Vạn Phúc is a ward of Hà Đông district in Hanoi, Vietnam. It is renowned for its traditional silk weaving village, one of the oldest in the country, with a history spanning over 1,000 years. As of 2025, following administrative rearrangements, Vạn Phúc has been merged into the new ward of Hà Đông.

==History==
It is the best known silk village in Vietnam, and one of the best developed and most visited craft village near Hanoi which has over 90 officially designated handicraft villages.

== Geography ==
Vạn Phúc is located approximately 10 km southwest of central Hanoi, along the Nhuệ River. It borders wards such as Đại Mỗ to the north, Yết Kiêu to the south, Mộ Lao to the east, and La Khê and Quang Trung to the west.

== Culture ==

=== Tourism ===
Vạn Phúc hosts annual events like the "Vạn Phúc - Sắc Lụa Nghìn Năm" cultural and tourism week, featuring umbrella-decorated streets and handicraft demonstrations.
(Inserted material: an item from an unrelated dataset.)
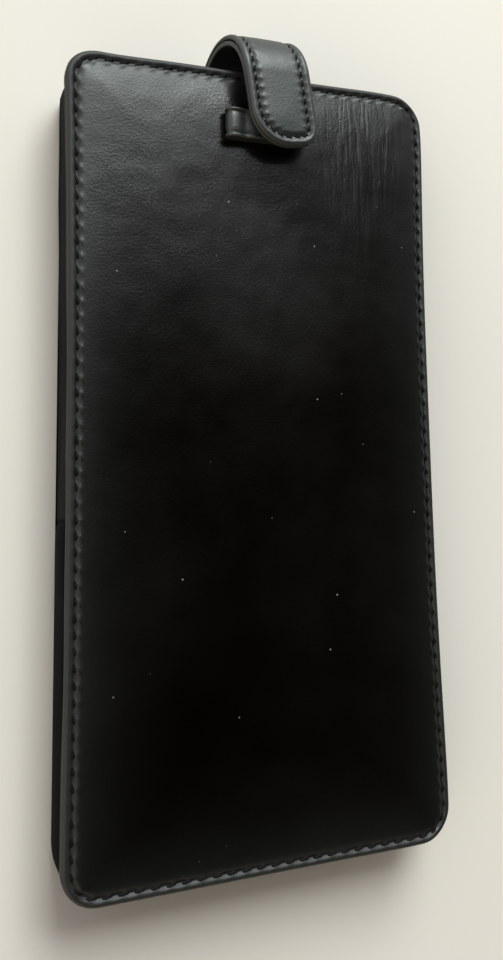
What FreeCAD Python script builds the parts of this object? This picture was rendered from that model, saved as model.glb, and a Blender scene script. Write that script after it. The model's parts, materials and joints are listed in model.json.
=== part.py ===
import FreeCAD, Part
import math
import os

# A slim leather case lying on its back.  X runs across it, +Y towards the strap
# end and +Z out of its front.  The origin is the centre of the back's outer face.
# All sizes are millimetres and all angles degrees.

# ---- Front panel ----
PANEL_W = 106.0            # width
PANEL_L = 212.0            # length
PANEL_R = 9.0              # corner radius
CASE_T = 20.0              # back face to front face
FRONT_LINING_EDGE = 2.1    # thickness of the lining's turned edge
FRONT_OUTER_EDGE = 2.3     # thickness of the outer leather's turned edge
FRONT_SKIN = 1.2           # outer leather over the board
FRONT_LINING_SKIN = 0.6    # lining under the board
FRONT_TURN_W = 6.0         # width of both turned edges
EDGE_ROUND = 0.8           # rounding of a turned edge
BOARD_GAP = 0.1            # clearance round a board

# ---- Back panel and side walls ----
SIDE_INSET = 0.8           # walls stand this far inside the front panel, at the sides
END_INSET = 1.4            # and this far at the two ends
BODY_R = 9.0              # corner radius of back and walls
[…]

The village temple, built in the 17th century, and traditional landmarks like the ancient banyan tree and well preserve its cultural heritage. Tourists can observe silk-making processes, purchase products, and participate in activities like silk painting. It attracts both domestic and international visitors.

== Notable people ==

- Nguyễn Hà Đông (born 1985), developer of Flappy Bird.